**Goal of the exercise**.
Output, please, exactly those lines of the listing that come before the line with "const UP = vec(0, 0, 1);", along with that line itself.

**Given data**.
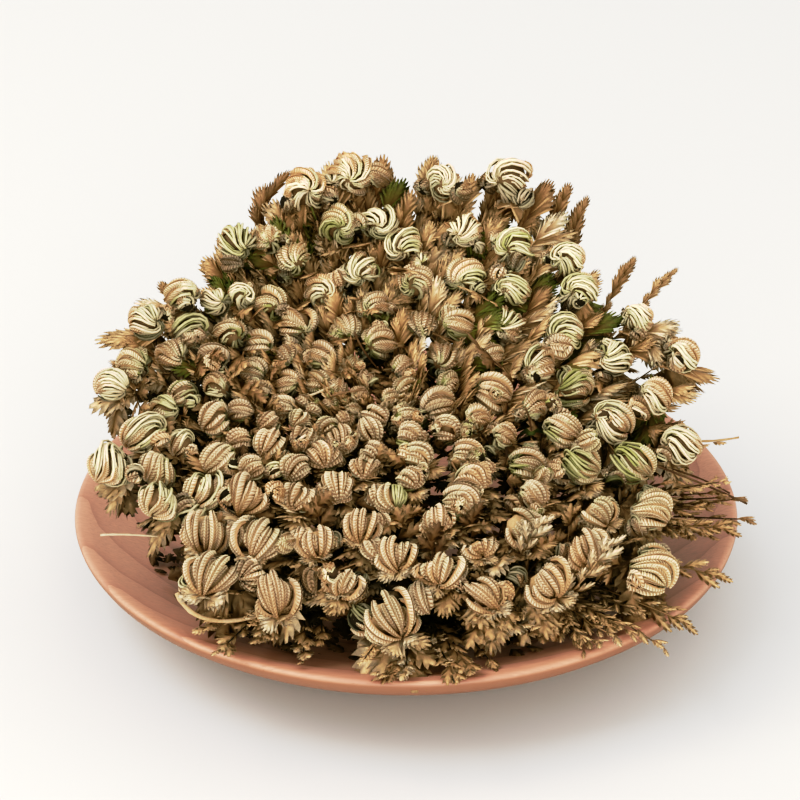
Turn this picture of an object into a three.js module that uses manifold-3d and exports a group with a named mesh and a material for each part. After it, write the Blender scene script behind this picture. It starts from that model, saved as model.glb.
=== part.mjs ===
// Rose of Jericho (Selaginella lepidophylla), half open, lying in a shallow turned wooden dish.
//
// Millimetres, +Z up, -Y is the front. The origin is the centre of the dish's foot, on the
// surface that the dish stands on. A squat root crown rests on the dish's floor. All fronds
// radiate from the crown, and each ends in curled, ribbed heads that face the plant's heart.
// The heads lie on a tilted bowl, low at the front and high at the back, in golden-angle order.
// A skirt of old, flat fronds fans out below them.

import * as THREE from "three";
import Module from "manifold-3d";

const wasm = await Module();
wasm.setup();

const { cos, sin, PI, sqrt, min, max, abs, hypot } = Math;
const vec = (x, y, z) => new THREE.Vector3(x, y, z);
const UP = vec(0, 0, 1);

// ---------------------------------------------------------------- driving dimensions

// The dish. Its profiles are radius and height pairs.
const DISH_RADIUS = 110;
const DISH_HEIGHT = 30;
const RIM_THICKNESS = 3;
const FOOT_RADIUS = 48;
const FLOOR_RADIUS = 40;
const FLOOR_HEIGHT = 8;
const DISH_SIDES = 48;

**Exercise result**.
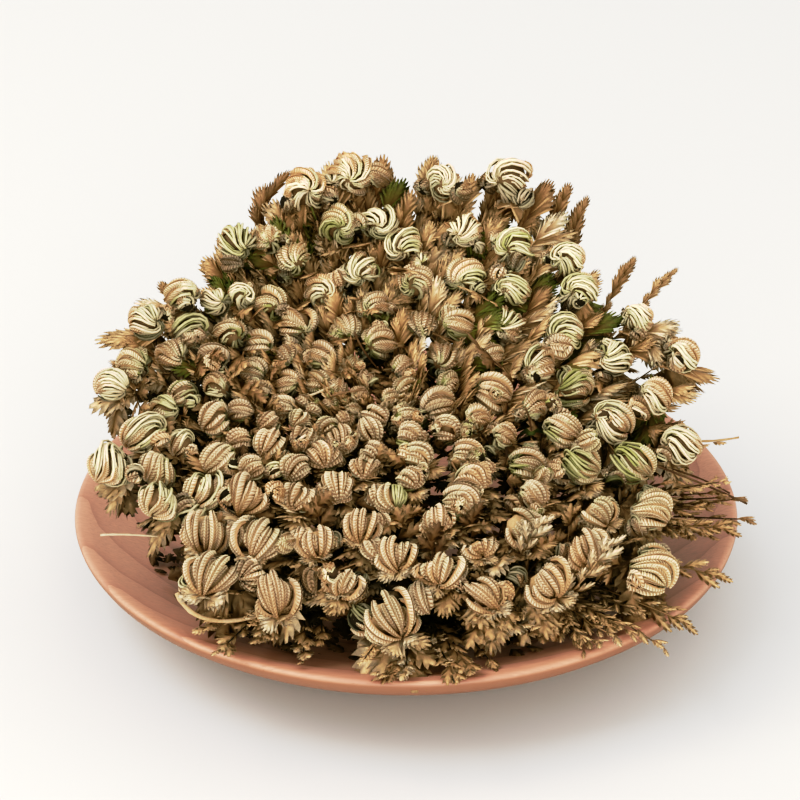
Turn this picture of an object into a three.js module that uses manifold-3d and exports a group with a named mesh and a material for each part. After it, write the Blender scene script behind this picture. It starts from that model, saved as model.glb.
=== part.mjs ===
// Rose of Jericho (Selaginella lepidophylla), half open, lying in a shallow turned wooden dish.
//
// Millimetres, +Z up, -Y is the front. The origin is the centre of the dish's foot, on the
// surface that the dish stands on. A squat root crown rests on the dish's floor. All fronds
// radiate from the crown, and each ends in curled, ribbed heads that face the plant's heart.
// The heads lie on a tilted bowl, low at the front and high at the back, in golden-angle order.
// A skirt of old, flat fronds fans out below them.

import * as THREE from "three";
import Module from "manifold-3d";

const wasm = await Module();
wasm.setup();

const { cos, sin, PI, sqrt, min, max, abs, hypot } = Math;
const vec = (x, y, z) => new THREE.Vector3(x, y, z);
const UP = vec(0, 0, 1);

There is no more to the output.